____ DATASET EXTRACT

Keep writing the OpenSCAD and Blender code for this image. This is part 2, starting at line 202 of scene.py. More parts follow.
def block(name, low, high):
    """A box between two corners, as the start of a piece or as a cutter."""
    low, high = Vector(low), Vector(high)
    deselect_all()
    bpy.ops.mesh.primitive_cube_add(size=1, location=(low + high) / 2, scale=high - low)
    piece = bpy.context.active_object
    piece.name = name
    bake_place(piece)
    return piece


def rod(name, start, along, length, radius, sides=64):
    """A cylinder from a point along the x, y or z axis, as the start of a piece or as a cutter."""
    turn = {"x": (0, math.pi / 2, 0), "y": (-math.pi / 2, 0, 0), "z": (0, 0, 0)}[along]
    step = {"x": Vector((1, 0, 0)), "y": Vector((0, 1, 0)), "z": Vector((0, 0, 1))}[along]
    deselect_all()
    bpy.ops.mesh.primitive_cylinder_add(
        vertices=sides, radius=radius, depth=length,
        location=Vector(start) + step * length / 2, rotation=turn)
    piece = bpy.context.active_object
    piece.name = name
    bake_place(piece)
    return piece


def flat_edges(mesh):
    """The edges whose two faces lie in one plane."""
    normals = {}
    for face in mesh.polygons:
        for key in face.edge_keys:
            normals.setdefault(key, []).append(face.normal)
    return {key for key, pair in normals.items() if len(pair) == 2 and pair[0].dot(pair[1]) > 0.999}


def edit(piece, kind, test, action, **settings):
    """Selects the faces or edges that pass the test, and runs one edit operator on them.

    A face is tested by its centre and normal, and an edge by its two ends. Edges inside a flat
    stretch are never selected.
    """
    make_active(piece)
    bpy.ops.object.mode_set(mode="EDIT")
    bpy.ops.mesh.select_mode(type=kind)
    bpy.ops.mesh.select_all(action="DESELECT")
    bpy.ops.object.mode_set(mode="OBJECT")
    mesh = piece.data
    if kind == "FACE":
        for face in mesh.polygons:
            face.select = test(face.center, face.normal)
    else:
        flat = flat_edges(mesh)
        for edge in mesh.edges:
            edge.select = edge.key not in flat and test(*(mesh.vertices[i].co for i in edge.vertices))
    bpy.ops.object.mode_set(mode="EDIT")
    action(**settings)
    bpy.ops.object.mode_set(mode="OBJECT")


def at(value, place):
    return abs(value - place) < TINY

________

EXERCISE INSTRUCTIONS = Print the listing above in full, exactly as it is.

TASK RESULT =
Keep writing the OpenSCAD and Blender code for this image. This is part 2, starting at line 202 of scene.py. More parts follow.
def block(name, low, high):
    """A box between two corners, as the start of a piece or as a cutter."""
    low, high = Vector(low), Vector(high)
    deselect_all()
    bpy.ops.mesh.primitive_cube_add(size=1, location=(low + high) / 2, scale=high - low)
    piece = bpy.context.active_object
    piece.name = name
    bake_place(piece)
    return piece


def rod(name, start, along, length, radius, sides=64):
    """A cylinder from a point along the x, y or z axis, as the start of a piece or as a cutter."""
    turn = {"x": (0, math.pi / 2, 0), "y": (-math.pi / 2, 0, 0), "z": (0, 0, 0)}[along]
    step = {"x": Vector((1, 0, 0)), "y": Vector((0, 1, 0)), "z": Vector((0, 0, 1))}[along]
    deselect_all()
    bpy.ops.mesh.primitive_cylinder_add(
        vertices=sides, radius=radius, depth=length,
        location=Vector(start) + step * length / 2, rotation=turn)
    piece = bpy.context.active_object
    piece.name = name
    bake_place(piece)
    return piece


def flat_edges(mesh):
    """The edges whose two faces lie in one plane."""
    normals = {}
    for face in mesh.polygons:
        for key in face.edge_keys:
            normals.setdefault(key, []).append(face.normal)
    return {key for key, pair in normals.items() if len(pair) == 2 and pair[0].dot(pair[1]) > 0.999}


def edit(piece, kind, test, action, **settings):
    """Selects the faces or edges that pass the test, and runs one edit operator on them.

    A face is tested by its centre and normal, and an edge by its two ends. Edges inside a flat
    stretch are never selected.
    """
    make_active(piece)
    bpy.ops.object.mode_set(mode="EDIT")
    bpy.ops.mesh.select_mode(type=kind)
    bpy.ops.mesh.select_all(action="DESELECT")
    bpy.ops.object.mode_set(mode="OBJECT")
    mesh = piece.data
    if kind == "FACE":
        for face in mesh.polygons:
            face.select = test(face.center, face.normal)
    else:
        flat = flat_edges(mesh)
        for edge in mesh.edges:
            edge.select = edge.key not in flat and test(*(mesh.vertices[i].co for i in edge.vertices))
    bpy.ops.object.mode_set(mode="EDIT")
    action(**settings)
    bpy.ops.object.mode_set(mode="OBJECT")


def at(value, place):
    return abs(value - place) < TINY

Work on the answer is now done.